● Set task: Compute how many lines in the entries below contain "with", and output nothing but the number.

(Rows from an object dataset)
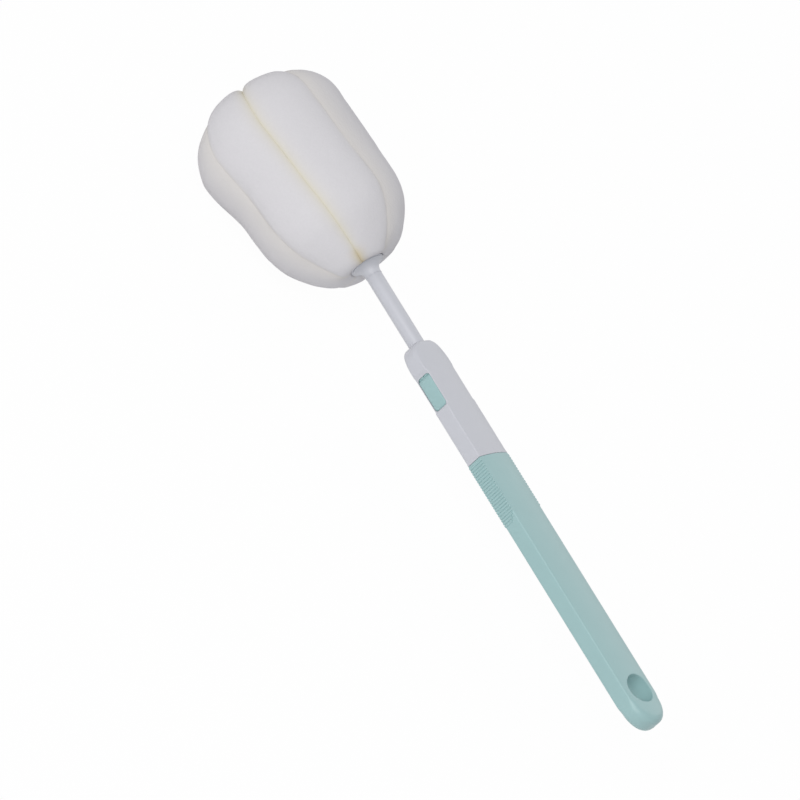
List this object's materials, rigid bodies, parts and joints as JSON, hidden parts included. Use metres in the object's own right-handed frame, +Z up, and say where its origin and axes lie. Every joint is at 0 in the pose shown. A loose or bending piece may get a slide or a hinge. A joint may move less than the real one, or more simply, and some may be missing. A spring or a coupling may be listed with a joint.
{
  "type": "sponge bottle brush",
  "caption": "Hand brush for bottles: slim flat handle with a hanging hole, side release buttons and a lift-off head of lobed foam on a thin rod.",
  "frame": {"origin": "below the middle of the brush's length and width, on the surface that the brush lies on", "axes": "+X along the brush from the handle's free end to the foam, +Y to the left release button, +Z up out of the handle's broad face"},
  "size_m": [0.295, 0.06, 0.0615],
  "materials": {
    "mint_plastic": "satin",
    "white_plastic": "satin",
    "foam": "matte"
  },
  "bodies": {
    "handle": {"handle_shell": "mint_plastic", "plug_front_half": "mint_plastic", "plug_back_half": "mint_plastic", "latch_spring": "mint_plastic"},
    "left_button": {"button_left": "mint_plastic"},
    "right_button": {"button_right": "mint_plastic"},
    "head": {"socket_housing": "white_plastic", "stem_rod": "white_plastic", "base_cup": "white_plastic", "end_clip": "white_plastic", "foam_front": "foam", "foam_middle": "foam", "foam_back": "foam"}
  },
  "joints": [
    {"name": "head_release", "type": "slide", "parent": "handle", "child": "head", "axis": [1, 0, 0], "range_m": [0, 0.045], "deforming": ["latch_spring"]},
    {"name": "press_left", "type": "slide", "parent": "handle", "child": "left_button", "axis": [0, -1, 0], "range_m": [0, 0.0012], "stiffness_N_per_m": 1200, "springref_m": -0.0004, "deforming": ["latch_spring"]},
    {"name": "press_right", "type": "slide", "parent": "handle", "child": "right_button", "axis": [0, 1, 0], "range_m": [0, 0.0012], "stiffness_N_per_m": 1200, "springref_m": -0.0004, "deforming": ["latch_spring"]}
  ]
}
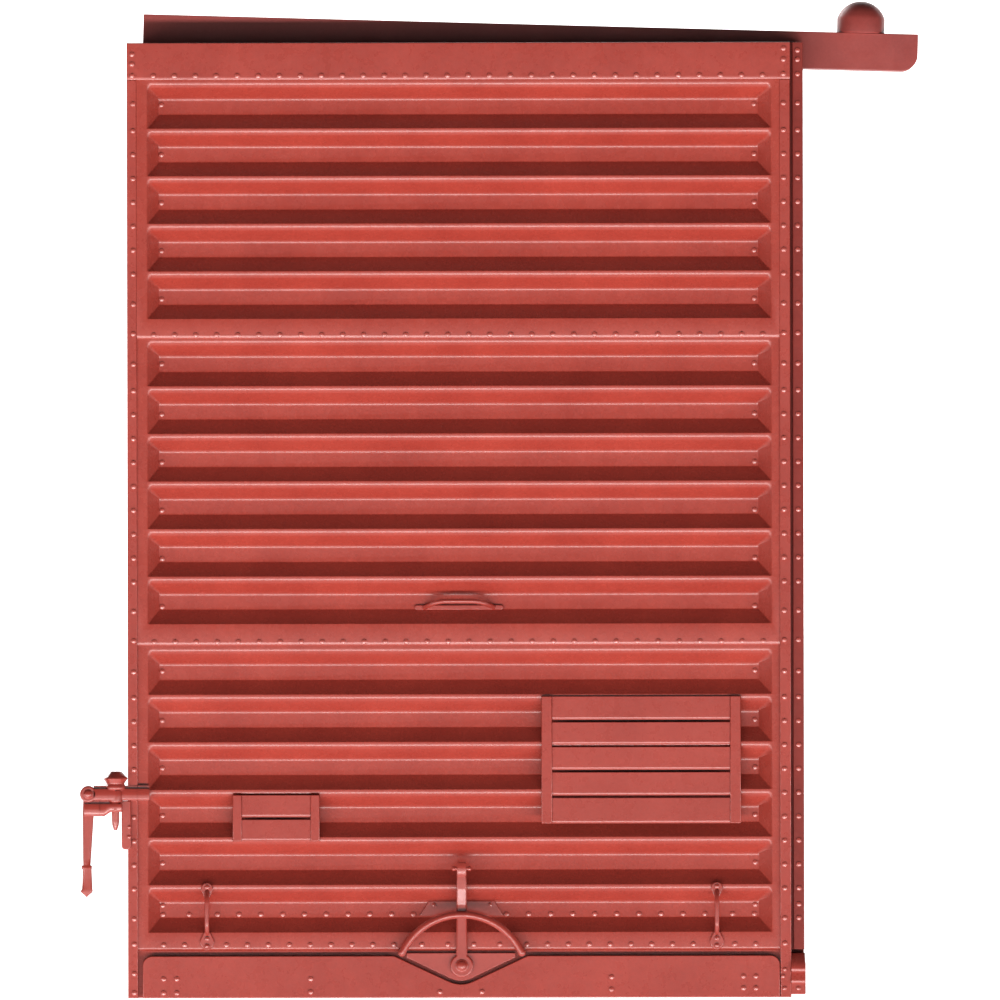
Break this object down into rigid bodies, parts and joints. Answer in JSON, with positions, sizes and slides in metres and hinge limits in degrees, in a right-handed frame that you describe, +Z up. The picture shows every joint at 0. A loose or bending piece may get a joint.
* * *
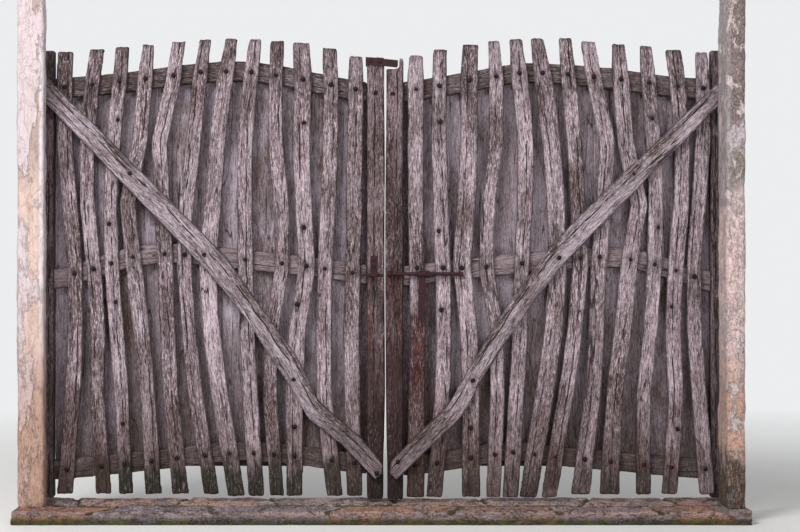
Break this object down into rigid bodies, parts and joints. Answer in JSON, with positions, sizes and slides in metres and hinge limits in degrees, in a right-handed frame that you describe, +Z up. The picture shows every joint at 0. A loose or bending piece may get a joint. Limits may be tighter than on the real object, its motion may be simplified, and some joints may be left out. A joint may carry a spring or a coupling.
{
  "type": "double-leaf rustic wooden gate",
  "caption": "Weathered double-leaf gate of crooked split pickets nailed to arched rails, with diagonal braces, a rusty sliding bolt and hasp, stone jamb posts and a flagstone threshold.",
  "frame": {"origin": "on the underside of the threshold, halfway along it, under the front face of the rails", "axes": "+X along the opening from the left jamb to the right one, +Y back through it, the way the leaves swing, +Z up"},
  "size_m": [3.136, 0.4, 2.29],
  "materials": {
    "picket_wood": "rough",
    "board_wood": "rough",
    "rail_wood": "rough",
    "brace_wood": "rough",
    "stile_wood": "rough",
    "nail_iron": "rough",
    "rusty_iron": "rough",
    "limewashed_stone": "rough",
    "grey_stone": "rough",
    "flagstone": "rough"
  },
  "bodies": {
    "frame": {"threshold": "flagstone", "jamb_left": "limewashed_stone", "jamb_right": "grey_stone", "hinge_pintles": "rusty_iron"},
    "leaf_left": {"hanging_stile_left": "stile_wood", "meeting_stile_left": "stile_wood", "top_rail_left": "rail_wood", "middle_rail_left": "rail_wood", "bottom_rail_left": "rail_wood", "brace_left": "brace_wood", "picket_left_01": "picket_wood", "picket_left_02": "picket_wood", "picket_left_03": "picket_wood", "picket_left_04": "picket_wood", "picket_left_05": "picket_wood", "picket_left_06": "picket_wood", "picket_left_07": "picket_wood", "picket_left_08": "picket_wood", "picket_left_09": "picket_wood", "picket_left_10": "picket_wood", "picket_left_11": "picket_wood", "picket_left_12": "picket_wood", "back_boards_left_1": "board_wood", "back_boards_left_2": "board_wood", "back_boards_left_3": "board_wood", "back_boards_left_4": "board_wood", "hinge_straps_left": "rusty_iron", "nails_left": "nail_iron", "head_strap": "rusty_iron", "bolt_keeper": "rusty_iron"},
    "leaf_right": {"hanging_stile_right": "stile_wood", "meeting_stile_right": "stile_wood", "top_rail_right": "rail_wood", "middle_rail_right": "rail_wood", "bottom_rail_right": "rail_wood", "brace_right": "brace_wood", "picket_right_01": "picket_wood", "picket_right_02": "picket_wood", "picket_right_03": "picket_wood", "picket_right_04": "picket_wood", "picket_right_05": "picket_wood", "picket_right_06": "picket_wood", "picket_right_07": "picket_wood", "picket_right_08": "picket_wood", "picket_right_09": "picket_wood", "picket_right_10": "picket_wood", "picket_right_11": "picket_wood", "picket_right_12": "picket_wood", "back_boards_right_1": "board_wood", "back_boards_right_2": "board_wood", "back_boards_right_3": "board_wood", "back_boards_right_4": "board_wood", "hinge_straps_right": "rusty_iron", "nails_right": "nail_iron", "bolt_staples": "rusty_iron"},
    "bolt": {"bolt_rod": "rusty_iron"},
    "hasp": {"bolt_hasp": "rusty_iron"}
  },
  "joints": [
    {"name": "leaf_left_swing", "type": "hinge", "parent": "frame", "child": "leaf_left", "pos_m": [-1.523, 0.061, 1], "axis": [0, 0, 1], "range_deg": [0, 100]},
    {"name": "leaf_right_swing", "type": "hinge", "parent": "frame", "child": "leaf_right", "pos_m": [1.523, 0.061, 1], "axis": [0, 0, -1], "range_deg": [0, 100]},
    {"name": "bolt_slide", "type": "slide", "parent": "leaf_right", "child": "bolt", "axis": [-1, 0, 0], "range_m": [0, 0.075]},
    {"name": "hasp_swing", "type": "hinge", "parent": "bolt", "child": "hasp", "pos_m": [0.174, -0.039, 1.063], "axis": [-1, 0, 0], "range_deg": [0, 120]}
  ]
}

● Result for this exercise: 5